— begin —
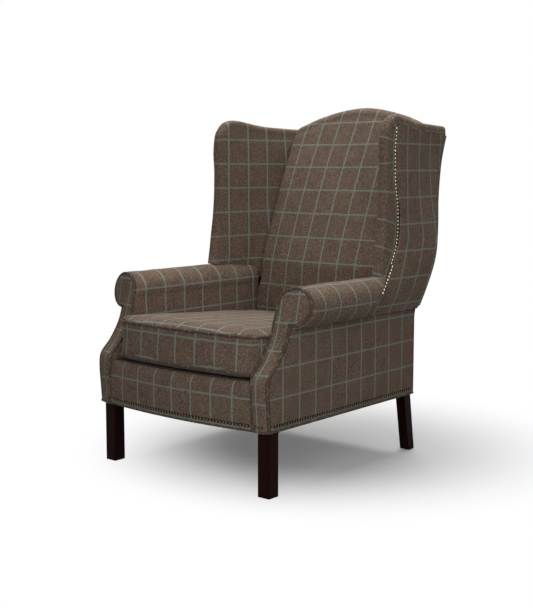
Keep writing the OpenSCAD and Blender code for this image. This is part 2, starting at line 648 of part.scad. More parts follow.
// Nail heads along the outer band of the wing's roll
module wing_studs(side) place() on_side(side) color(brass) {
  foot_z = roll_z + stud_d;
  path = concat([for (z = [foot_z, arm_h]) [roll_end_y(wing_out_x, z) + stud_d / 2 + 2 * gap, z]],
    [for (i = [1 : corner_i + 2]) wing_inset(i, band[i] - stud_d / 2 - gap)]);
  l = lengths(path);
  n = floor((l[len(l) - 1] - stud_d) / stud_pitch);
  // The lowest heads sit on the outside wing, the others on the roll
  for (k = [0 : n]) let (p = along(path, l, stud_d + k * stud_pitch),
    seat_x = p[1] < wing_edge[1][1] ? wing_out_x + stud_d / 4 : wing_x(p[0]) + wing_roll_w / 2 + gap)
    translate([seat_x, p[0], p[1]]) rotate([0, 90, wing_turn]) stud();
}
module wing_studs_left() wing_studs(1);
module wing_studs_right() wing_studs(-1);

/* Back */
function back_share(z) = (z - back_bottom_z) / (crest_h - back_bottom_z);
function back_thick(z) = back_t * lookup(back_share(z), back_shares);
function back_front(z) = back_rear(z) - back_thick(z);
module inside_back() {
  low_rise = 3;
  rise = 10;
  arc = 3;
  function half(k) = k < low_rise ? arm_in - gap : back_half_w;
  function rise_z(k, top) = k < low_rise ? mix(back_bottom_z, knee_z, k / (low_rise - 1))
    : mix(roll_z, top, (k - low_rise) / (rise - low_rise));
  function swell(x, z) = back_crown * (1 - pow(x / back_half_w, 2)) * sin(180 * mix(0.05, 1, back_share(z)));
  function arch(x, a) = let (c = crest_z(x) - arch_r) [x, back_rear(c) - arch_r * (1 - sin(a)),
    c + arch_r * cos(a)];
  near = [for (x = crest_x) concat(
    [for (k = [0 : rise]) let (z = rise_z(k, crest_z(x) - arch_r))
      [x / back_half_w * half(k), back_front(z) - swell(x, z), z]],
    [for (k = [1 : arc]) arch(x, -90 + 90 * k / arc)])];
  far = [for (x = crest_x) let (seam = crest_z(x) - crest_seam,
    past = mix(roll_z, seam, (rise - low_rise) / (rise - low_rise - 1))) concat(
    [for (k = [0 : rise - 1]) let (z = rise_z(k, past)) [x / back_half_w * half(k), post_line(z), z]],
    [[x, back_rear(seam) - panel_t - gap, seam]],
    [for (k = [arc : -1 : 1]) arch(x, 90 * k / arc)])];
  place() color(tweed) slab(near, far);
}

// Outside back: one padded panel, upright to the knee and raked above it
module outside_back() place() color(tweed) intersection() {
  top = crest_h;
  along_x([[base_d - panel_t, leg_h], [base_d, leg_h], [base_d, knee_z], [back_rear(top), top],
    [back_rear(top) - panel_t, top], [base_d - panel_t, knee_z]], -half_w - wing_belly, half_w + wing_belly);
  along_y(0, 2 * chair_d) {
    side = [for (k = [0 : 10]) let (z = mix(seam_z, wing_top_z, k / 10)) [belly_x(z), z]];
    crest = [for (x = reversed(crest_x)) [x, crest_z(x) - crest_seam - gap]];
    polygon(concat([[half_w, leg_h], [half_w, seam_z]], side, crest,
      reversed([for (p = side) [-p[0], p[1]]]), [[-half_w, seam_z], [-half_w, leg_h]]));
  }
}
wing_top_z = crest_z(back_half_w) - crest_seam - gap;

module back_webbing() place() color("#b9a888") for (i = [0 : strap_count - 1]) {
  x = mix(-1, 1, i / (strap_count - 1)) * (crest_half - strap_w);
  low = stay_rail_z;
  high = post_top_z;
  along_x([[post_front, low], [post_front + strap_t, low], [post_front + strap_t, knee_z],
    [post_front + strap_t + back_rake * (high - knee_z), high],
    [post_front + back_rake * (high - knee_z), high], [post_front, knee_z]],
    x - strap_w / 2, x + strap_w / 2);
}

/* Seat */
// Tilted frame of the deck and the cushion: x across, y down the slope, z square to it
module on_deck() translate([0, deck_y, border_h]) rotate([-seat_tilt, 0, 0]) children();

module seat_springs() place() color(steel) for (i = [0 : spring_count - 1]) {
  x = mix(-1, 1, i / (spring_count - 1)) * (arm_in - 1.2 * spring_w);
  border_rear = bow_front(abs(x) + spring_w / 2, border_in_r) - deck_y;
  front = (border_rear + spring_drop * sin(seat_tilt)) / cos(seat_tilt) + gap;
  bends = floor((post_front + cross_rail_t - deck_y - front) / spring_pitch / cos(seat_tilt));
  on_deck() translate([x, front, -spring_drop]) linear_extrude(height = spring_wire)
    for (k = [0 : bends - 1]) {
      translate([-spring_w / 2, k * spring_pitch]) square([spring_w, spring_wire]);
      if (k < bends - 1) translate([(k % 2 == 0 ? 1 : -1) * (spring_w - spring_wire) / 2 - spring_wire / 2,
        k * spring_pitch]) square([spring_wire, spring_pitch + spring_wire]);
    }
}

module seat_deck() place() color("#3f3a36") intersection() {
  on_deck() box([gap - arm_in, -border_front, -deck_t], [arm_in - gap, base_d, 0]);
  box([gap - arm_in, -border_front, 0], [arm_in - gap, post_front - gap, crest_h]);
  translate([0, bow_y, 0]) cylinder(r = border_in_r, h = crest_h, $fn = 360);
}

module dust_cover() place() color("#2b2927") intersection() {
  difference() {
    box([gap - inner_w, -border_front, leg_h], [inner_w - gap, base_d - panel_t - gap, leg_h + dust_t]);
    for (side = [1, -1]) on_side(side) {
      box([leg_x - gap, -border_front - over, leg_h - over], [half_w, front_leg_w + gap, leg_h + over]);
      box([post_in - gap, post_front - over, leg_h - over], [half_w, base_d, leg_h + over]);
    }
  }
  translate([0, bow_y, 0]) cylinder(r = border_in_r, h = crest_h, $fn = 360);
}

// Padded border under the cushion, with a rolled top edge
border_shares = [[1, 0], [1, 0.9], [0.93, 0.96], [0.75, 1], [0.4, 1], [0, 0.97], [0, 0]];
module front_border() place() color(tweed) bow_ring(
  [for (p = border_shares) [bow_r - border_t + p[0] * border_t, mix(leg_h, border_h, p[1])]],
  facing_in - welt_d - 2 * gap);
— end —
— begin —
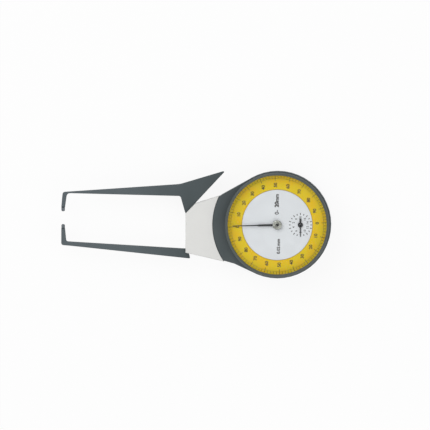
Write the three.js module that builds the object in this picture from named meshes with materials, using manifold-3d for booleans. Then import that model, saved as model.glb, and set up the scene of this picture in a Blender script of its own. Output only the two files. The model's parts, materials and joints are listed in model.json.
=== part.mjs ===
— end —
_Problem details:_
Your task is to transcribe only the lines from the line containing "Keep writing the" through the line containing "module wing_studs_right() wing_studs(-1);", word for word.

_Solved problem:_
Keep writing the OpenSCAD and Blender code for this image. This is part 2, starting at line 648 of part.scad. More parts follow.
// Nail heads along the outer band of the wing's roll
module wing_studs(side) place() on_side(side) color(brass) {
  foot_z = roll_z + stud_d;
  path = concat([for (z = [foot_z, arm_h]) [roll_end_y(wing_out_x, z) + stud_d / 2 + 2 * gap, z]],
    [for (i = [1 : corner_i + 2]) wing_inset(i, band[i] - stud_d / 2 - gap)]);
  l = lengths(path);
  n = floor((l[len(l) - 1] - stud_d) / stud_pitch);
  // The lowest heads sit on the outside wing, the others on the roll
  for (k = [0 : n]) let (p = along(path, l, stud_d + k * stud_pitch),
    seat_x = p[1] < wing_edge[1][1] ? wing_out_x + stud_d / 4 : wing_x(p[0]) + wing_roll_w / 2 + gap)
    translate([seat_x, p[0], p[1]]) rotate([0, 90, wing_turn]) stud();
}
module wing_studs_left() wing_studs(1);
module wing_studs_right() wing_studs(-1);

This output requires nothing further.